The British ambassador cabled his foreign office. While Papadopoulos’s warm words about the Western alliance made it less likely that Greece would opt for Cold War neutrality, he reported, the Agnew visit “strengthened the regime’s standing internationally,” which could make the colonels “more difficult and demanding in their relations with other allies, including the United Kingdom.”66

Press accounts noted that Agnew’s “unreserved support” for the Greek regime went far beyond the polite demands of protocol. Upon his return, Agnew told the President proudly how he had resisted embassy entreaties to invite some token opposition figures to the reception for him in Athens. Nixon gave his nod of approval.67

Three days later, after senators deleted a House provision to ban military aid to Greece, the US Senate defeated, at least temporarily, the entire US Foreign Aid bill—a signal of disapproval of the junta.

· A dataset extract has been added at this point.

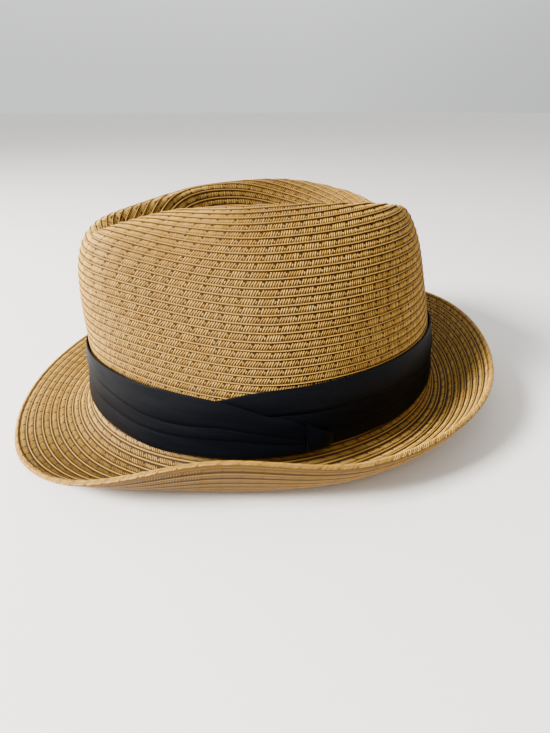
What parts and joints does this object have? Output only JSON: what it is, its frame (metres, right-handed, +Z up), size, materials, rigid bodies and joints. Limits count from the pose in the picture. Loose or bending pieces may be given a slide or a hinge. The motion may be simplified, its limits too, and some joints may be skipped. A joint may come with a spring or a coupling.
{
  "type": "sewn-braid straw trilby hat",
  "caption": "Straw trilby with a centre dent, pinched crown sides, a brim curled up at the sides and back, and a pleated satin hatband with crossed ends.",
  "frame": {"origin": "middle of the hat's box, at the level it rests on", "axes": "-Y to the front of the hat, +X to the wearer's left, +Z up through the crown"},
  "size_m": [0.2422, 0.2778, 0.1096],
  "materials": {
    "straw_braid": "sewn plaited straw, dry and slightly glossy on the raised strands",
    "black_satin": "black satin, soft sheen"
  },
  "bodies": {
    "root": {"crown": "straw_braid", "brim": "straw_braid", "hatband": "black_satin", "hatband_knot": "black_satin"}
  },
  "joints": []
}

Democratic Senator Quentin Burdick and Republican Senator Mark Hatfield each wrote Elias afterward to thank him for his “persuasive” testimony before the Foreign Relations committee, which they credited for affecting the final vote.68








22.Campaign 1972

FROM THE TIME THAT NIXON assumed the presidency, he was committed to assuring that his 1972 re-election victory would be sufficiently grand to obliterate memories of his razor-thin contests in 1960 and 1968. As early as January 1969, he met with campaign advisors in the Oval Office to design a strategy to win at any cost. The President approved a privately funded political-intelligence network in which loyalists would aggressively plug any embarrassing leaks and conduct sustained espionage—ranging from surveillance to wiretaps to infiltration—against real and imagined opponents. Soon, the Special Investigations Unit, aka “the Plumbers,” formed by the White House as a reaction to the release of the Pentagon Papers, escalated the range of operations to theft and sabotage. The Watergate planning and break-in was but a small part of a larger enterprise that included vindictive tax audits, attacks on the press, expanded domestic espionage, mail intercepts, and burglaries.